Evolution of AI Training Orchestration with Serverless Ecosystem

Topic: Systems and Networking

Maneet Bansal

Shawn Wang

Upasana Dixit

TYPE: Articles

YEAR: 2024

Introduction

The past couple of years have been nothing short of extraordinary for technology, especially for artificial intelligence (AI). Amidst this rapid progress, machine learning (ML) engineers have found themselves trapped in a relentless cycle of model training, testing, and refinement. But what if we could ease and expedite this process for them?

In this blog, we will touch upon the new orchestration challenges that emerged in the AI space, and how Meta’s AI Infrastructure and Serverless teams partnered to solve these challenges and create a new workflow orchestration engine: Meta Workflow Service (MWFS).

We will also take a deep dive into the design philosophy and architecture of this new engine and elaborate on how this new system is helping us shape the future of workflows at Meta.

Let’s start by looking into the recent orchestration-related challenges within the AI infrastructure at Meta.

FBLearner Flow’s monolithic architecture

FBLearner Flow is the current implementation of the ML pipeline authoring SDK and orchestration framework for almost all mission-critical offline and recurring ML training workloads. AI researchers also use FBLearner Flow in combination with Bento to experiment with new ML methods for training.

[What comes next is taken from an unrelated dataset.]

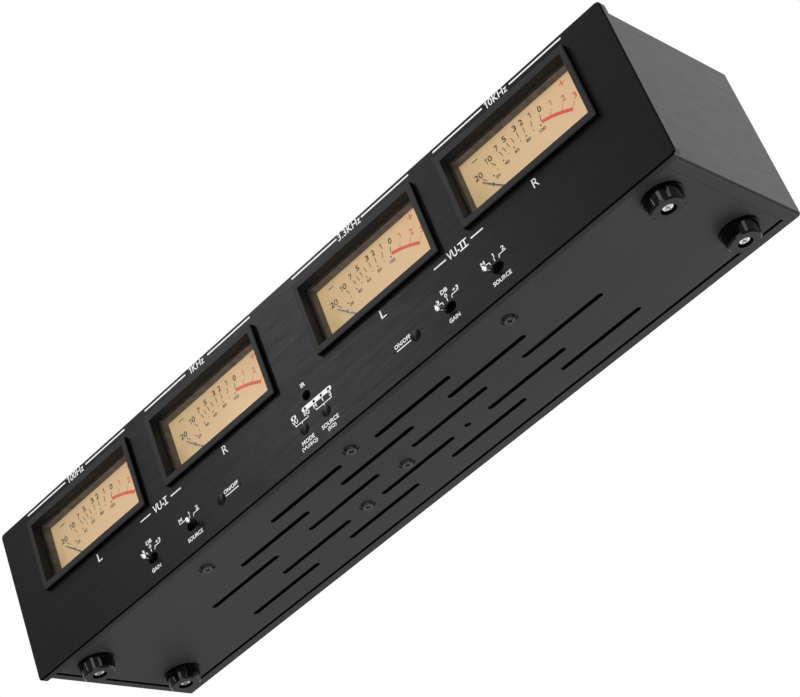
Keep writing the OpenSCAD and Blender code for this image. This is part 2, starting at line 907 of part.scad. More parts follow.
module ir_receiver() {
    body_w = 6;
    body_h = 7;
    body_y = panel_t + 3;
    dome_r = 2.3;
    color([0.12, 0.1, 0.14])
    at_panel(0, ir_z) {
        along_y(body_y, control_y - body_y)
            square([body_w, body_h], center = true);
        intersection() {
            translate([0, body_y, 0])
                sphere(r = dome_r);
            box([-body_w, body_y - body_w, -body_h], [2 * body_w, body_w, 2 * body_h]);
        }
    }
}

module leds() {
    color([0.85, 0.85, 0.8])
    for (x = led_xs)
        at_panel(x, led_z) {
            rod_y(led_r, panel_t + 2.2, control_y - panel_t - 2.2);
            translate([0, panel_t + 2.2, 0])
                sphere(r = led_r);
        }
}

module control_board() {
    half_w = toggle_outer_x + toggle_w / 2 + 4;
    tongue_half_w = 14.8;
    tongue_top = ir_z + 4.2;
    color([0.1, 0.35, 0.18])
    difference() {
        union() {
            box(
                [-half_w, control_y, panel_z0 + control_low],
                [2 * half_w, board_t, control_high - control_low]
            );
            box(
                [-tongue_half_w, control_y, panel_z0 + control_low],
                [2 * tongue_half_w, board_t, tongue_top - control_low]
            );
        }
        for (x = spacer_xs)
            at_panel(x, spacer_z)
                rod_y(screw_r, control_y - 1, board_t + 2);
    }
}

module main_board() {
    color([0.1, 0.35, 0.18])
    difference() {
        box(
            [-main_w / 2, main_front_y, main_z],
            [main_w, case_depth - sheet_t - slip - main_front_y, board_t]
        );
        for (p = concat(board_points, [spare_point]))
            translate([p[0], p[1], main_z - 1])
                cylinder(r = screw_r, h = board_t + 2);
    }
}

module board_components() {
    cap_r = 5;
    cap_h = 14;
    chip = [9, 7, 3];
    header = [14, 6, 9];
    regulator = [10, 4.5, 15];
    cap_x = 80;
    cap_y = 78;
    cap_pitch = 14;
    chip_x = -115;
    chip_y = 56;
    chip_pitch = 16;
    header_x = 130;
    header_y = 54;
    regulator_x = 60;
    color([0.2, 0.2, 0.22]) {
        for (n = [0:2])
            translate([cap_x + cap_pitch * n, cap_y, main_top])
                cylinder(r = cap_r, h = cap_h);
        for (n = [0:4])
            translate([chip_x + chip_pitch * n, chip_y, main_top])
                cube(chip);
        for (s = SIDES)
            translate([s * header_x - header[0] / 2, header_y, main_top])
                cube(header);
        translate([regulator_x, chip_y, main_top])
            cube(regulator);
    }
}

module rca_jacks() {
    socket_r = 1.65;
    ring_r = 3.4;
    neck_r = rca_r - 0.4;
    inner_y = case_depth - sheet_t;
    color([0.75, 0.75, 0.76])
    for (x = rca_xs)
        translate([x, 0, rca_z])
            difference() {
                union() {
                    rod_y(neck_r, inner_y - 0.1, sheet_t + rca_neck_l + 0.2);
                    rod_y(rca_r, case_depth + rca_neck_l, rca_l - rca_neck_l);
                    translate([0, 0, main_top - rca_z])
                        box(
                            [-rca_body_w / 2, inner_y - rca_body_d, 0],
                            [rca_body_w, rca_body_d, rca_body_h + 1]
                        );
                }
                rod_y(socket_r, inner_y, sheet_t + rca_l + 1);
                difference() {
                    rod_y(ring_r, case_depth + rca_l - 1.5, 3);
                    rod_y(socket_r + 0.6, case_depth + rca_l - 2, 4);
                }
            }
}

module dc_jack() {
    mouth_l = 9.5;
    body_d = 13;
    body_w = 9;
    body_h = 11;
    collar = 1.2;
    inner_y = case_depth - sheet_t;
    color([0.12, 0.12, 0.13])
    translate([dc_x, 0, dc_z]) {
        difference() {
            union() {
                translate([0, 0, main_top - dc_z])
                    box([-body_w / 2, inner_y - body_d, 0], [body_w, body_d, body_h]);
                rod_y(dc_bore_r + 1.4, inner_y - 0.1, sheet_t + collar + 0.1);
            }
            rod_y(dc_bore_r, case_depth + collar - mouth_l, mouth_l + 1);
        }
        rod_y(1, case_depth + collar - mouth_l - 0.1, mouth_l - 0.9);
    }
}

// ---------- the object ----------

module place() {
    translate([0, -mid_y, 0])
        children();
}

module at_meter(k) {
    at_panel(meter_xs[k - 1], meter_z)
        children();
}

module at_pivot(k) {
    at_panel(meter_xs[k - 1], pivot_z)
        children();
}

module foot_at(n) {
    translate([foot_points[n][0], foot_points[n][1], 0])
        foot();
}

place() {
    front_panel();
    top_cover();
    bottom_plate();
    rear_panel();
    panel_rail();
    side_bracket(-1);  // side_bracket_left
    side_bracket(1);  // side_bracket_right
    corner_blocks();
    foot_at(0);  // foot_front_left
    foot_at(1);  // foot_front_right
    foot_at(2);  // foot_rear_left
    foot_at(3);  // foot_rear_right
    foot_screws();
    case_screws();
    inner_screws();
    hex_spacers();
    for (k = CHANNELS) {
        at_meter(k) bezel();
        at_meter(k) lens();
        at_meter(k) meter_housing();
        at_meter(k) dial();
        at_pivot(k) movement();
        at_pivot(k) pointer();
    }
    at_panel(-toggle_outer_x, toggle_z) toggle_body();  // gain_switch_1
    at_panel(-toggle_inner_x, toggle_z) toggle_body();  // source_switch_1
    at_panel(toggle_inner_x, toggle_z) toggle_body();  // gain_switch_2
    at_panel(toggle_outer_x, toggle_z) toggle_body();  // source_switch_2
    at_panel(-toggle_outer_x, toggle_z) lever(0);  // gain_lever_1
    at_panel(-toggle_inner_x, toggle_z) lever(lever_throw);  // source_lever_1
    at_panel(toggle_inner_x, toggle_z) lever(-lever_throw);  // gain_lever_2
    at_panel(toggle_outer_x, toggle_z) lever(-lever_throw);  // source_lever_2
    at_panel(-power_x, button_z) button();  // power_button_1
    at_panel(power_x, button_z) button();  // power_button_2
    at_panel(-mode_x, button_z) button();  // mode_button
    at_panel(mode_x, button_z) button();  // source_button
    tact_switches();
    ir_receiver();
    leds();
    control_board();
    main_board();
    board_components();
    rca_jacks();
    dc_jack();
}
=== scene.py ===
"""Looks of the four-meter level display: finishes, printed lettering, dial scales, light and camera.

Printing is laid out in millimetres, which become metres where its mesh is made.
Its x starts at the middle of the front panel or of a dial, and its z at the panel's lower edge.
"""
import math

import bmesh
import bpy
from mathutils import Matrix, Quaternion, Vector


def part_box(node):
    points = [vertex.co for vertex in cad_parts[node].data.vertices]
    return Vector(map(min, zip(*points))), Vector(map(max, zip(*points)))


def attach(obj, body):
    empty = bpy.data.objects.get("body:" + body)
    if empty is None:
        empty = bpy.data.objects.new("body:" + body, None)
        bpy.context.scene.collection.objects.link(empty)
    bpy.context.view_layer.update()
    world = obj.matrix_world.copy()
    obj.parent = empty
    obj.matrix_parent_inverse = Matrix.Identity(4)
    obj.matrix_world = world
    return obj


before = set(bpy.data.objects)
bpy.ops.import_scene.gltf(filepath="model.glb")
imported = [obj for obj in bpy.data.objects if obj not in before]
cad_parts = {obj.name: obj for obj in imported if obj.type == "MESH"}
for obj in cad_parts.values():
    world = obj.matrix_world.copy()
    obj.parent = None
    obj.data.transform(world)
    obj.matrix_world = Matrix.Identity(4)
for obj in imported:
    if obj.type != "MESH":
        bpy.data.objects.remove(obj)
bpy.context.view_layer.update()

MM = 0.001
X_AXIS, Y_AXIS, Z_AXIS = range(3)
METERS = (1, 2, 3, 4)
SIDES = (-1, 1)

# Places on the object that tell one group of faces from another
PANEL_LOW, PANEL_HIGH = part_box("front_panel")
BOTTOM_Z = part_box("bottom_plate")[0].z
COVER_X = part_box("top_cover")[1].x
REAR_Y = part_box("rear_panel")[1].y
SHEET = 1.2 * MM
EDGE_REACH = 1.5 * MM  # the bevel and the sides of the front panel lie within it
LENS_SHEET = 1.55 * MM  # the front of a lens, with a little to spare
JACK_XS = [x * MM for x in (-60, -45, 30, 45)]
JACK_END_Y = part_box("rca_jacks")[1].y
INSERT_DEPTH = 1.5 * MM  # from the jack's end to its moulded ring
INSERT_REACH = 0.2 * MM
INLET_X = 118 * MM
INLET_Z = BOTTOM_Z + 14.8 * MM
INLET_DEPTH = 9 * MM
INLET_PIN_REACH = 1.1 * MM


# ---------------------------------------------------------------- materials
DIAL_PAINTED_GLOW = 0.33  # painted glow: emission in the dial cards and their red ink, standing in for the meters' backlight and for lamp light that the bezel walls shade off the dials
# painted light: the dial cream goes from this shaded colour at the left to this lit one at the right
CREAM_PAINTED_SHADE = (0.600, 0.432, 0.232)
CREAM_PAINTED_LIGHT = (0.735, 0.505, 0.300)


class Look:
    """A Principled material, with helpers for detail that varies over the surface."""

    def __init__(self, name, base, rough, metal=0.0, spec=0.5, coat=0.0):
        self.mat = bpy.data.materials.new(name)
        self.mat.use_nodes = True
        self.tree = self.mat.node_tree
        self.tree.nodes.clear()
        self.out = self.add("ShaderNodeOutputMaterial")
        self.bsdf = self.add("ShaderNodeBsdfPrincipled")
        self.link(self.bsdf.outputs[0], self.out.inputs["Surface"])
        self.set("Base Color", (*base, 1))
        self.set("Roughness", rough)
        self.set("Metallic", metal)
        self.set("Specular IOR Level", spec)
        self.set("Coat Weight", coat)
        self.set("Coat Roughness", 0.1)

    def add(self, kind, **settings):
        node = self.tree.nodes.new(kind)
        for key, value in settings.items():
            setattr(node, key, value)
        return node

    def link(self, source, target):
        self.tree.links.new(source, target)

    def set(self, socket, value):
        self.bsdf.inputs[socket].default_value = value

    def coords(self, scale=(1, 1, 1), offset=(0, 0, 0)):
        """Object coordinates, in metres, times scale for each axis."""
        place = self.add("ShaderNodeTexCoord")
        mapping = self.add("ShaderNodeMapping")
        mapping.inputs["Scale"].default_value = scale
        mapping.inputs["Location"].default_value = offset
        self.link(place.outputs["Object"], mapping.inputs["Vector"])
        return mapping.outputs["Vector"]

    def noise(self, scale, detail=3, rough=0.55, offset=(0, 0, 0)):
        """Noise with about scale grains to the metre, one number for all axes or one for each."""
        if isinstance(scale, (int, float)):
            scale = (scale,) * 3
        node = self.add("ShaderNodeTexNoise")
        node.inputs["Scale"].default_value = 1
        node.inputs["Detail"].default_value = detail
        node.inputs["Roughness"].default_value = rough
        self.link(self.coords(scale, offset), node.inputs["Vector"])
        return node.outputs["Fac"]

    def spread(self, source, low, high, start=0.3, end=0.7):
        """A value that goes from low to high as source goes from start to end."""
        node = self.add("ShaderNodeMapRange")
        for key, value in (("From Min", start), ("From Max", end), ("To Min", low), ("To Max", high)):
            node.inputs[key].default_value = value
        self.link(source, node.inputs["Value"])
        return node.outputs["Result"]

    def math(self, operation, a, b):
        node = self.add("ShaderNodeMath", operation=operation)
        for socket, value in zip(node.inputs, (a, b)):
            if isinstance(value, (int, float)):
                socket.default_value = value
            else:
                self.link(value, socket)
        return node.outputs[0]

    def blend(self, a, share_a, b, share_b):
        """The sum of two values, each times its share."""
        return self.math("ADD", self.math("MULTIPLY", a, share_a), self.math("MULTIPLY", b, share_b))

    def colour(self, source, low, high, start=0.3, end=0.7):
        """A colour that goes from low to high as source goes from start to end."""
        node = self.add("ShaderNodeMix", data_type="RGBA")
        self.link(self.spread(source, 0, 1, start, end), node.inputs[0])
        node.inputs[6].default_value = (*low, 1)
        node.inputs[7].default_value = (*high, 1)
        return node.outputs[2]

    def paint(self, source, low, high, start=0.3, end=0.7):
        self.link(self.colour(source, low, high, start, end), self.bsdf.inputs["Base Color"])

    def roughen(self, source, low, high, start=0.3, end=0.7):
        self.link(self.spread(source, low, high, start, end), self.bsdf.inputs["Roughness"])

    def glow(self, source, low, high, strength, start=0.3, end=0.7):
        self.link(self.colour(source, low, high, start, end), self.bsdf.inputs["Emission Color"])
        self.set("Emission Strength", strength)

    def bump(self, source, strength, depth):
        node = self.add("ShaderNodeBump")
        node.inputs["Strength"].default_value = strength
        node.inputs["Distance"].default_value = depth
        self.link(source, node.inputs["Height"])
        self.link(node.outputs["Normal"], self.bsdf.inputs["Normal"])

    def mix_surface(self, factor, first, second):
        """Makes the surface go from the first shader to the second as factor goes from 0 to 1."""
        mix = self.add("ShaderNodeMixShader")
        self.link(factor, mix.inputs[0])
        self.link(first.outputs[0], mix.inputs[1])
        self.link(second.outputs[0], mix.inputs[2])
        self.link(mix.outputs[0], self.out.inputs["Surface"])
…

Previously, FBLearner Flow mixed numerous concepts in every layer of the stack. This led to substantial confusion as to whether the system was a generalized workflow engine, an end-to-end ML platform, or some combination of both. We needed to properly separate out the pieces so users could make effective use of each component and enable innovation in each logical layer. In addition, we wanted to enable the FBLearner Flow team to focus on the ML specific parts of the system rather than on just the general-purpose workflow parts.

Figure 1: FBLearner Flow’s monolithic architecture mixes machine learning and workflow execution across the stack.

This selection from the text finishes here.